A Writing Ritual in Five Questions
Ever since I’ve been young, I’ve been uncomfortable with the notion of the 10 Days of Repentance. Not in the concept itself, but how it presents itself in the liturgy. I’m not comfortable with the idea of being inscribed in a Book of Life in the coming year, and what’s implied if someone is not. I’m equally uncomfortable with believing that at some point during these holidays, a metaphorical door has closed on me and my chance to repent and make good for the coming year. I decided to reengage with this time through a personal writing activity. As far as I’m concerned, it’s not nearly as scary as a divine judge deciding whether you’ll make it through the coming year, and places the whole repentance process completely in the hands of the beholder.

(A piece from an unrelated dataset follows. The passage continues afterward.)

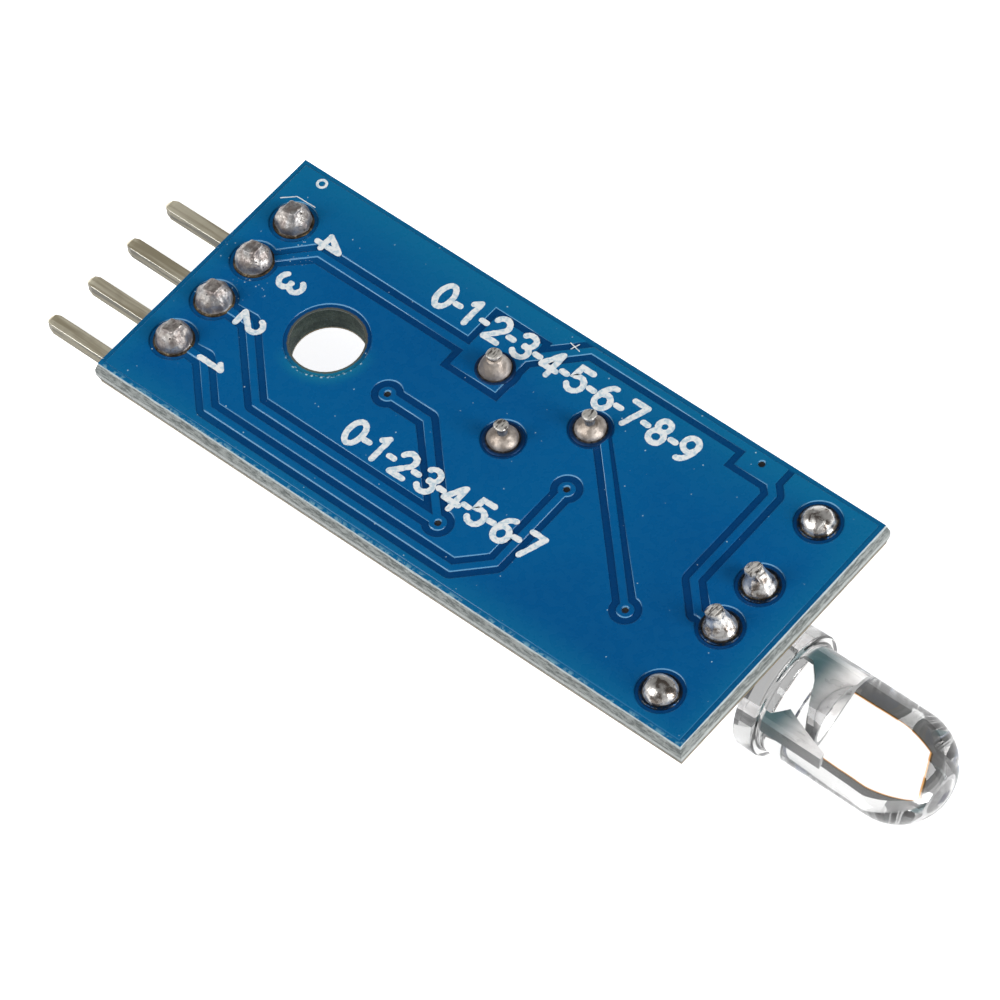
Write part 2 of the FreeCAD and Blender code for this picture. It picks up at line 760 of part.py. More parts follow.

Imagine, for a moment, that you have to spend 10 days in a room with all of your sins/mistakes/wrongdoings of the past year:
1) What would that room look like? How big would it be?
2) Who or what would be in this room? Would there mostly be people in that room? Actions? Thoughts? Decisions? Ideas?
3) If there are people in that room, what would you say to them/what would they say to you?
4) What would it feel like to spend 10 days in there?
5) What would you do with the time that you had in there? What would you address first? Last?
Now imagine that at the end of those 10 days, whatever you do, it’s time for you to leave that room and close the door for the next year. But you don’t have to close it all the way. Leave it just a little bit ajar.
You may have done all you can for now, but accept the fact that come next year, you might go back that room and be confronted with some of the same things. And when Yom Kippur comes along, you can be the one closing the gates, writing the book. You don’t have to let God make all of the decisions; at the end of the day, so much of it is completely in our own hands.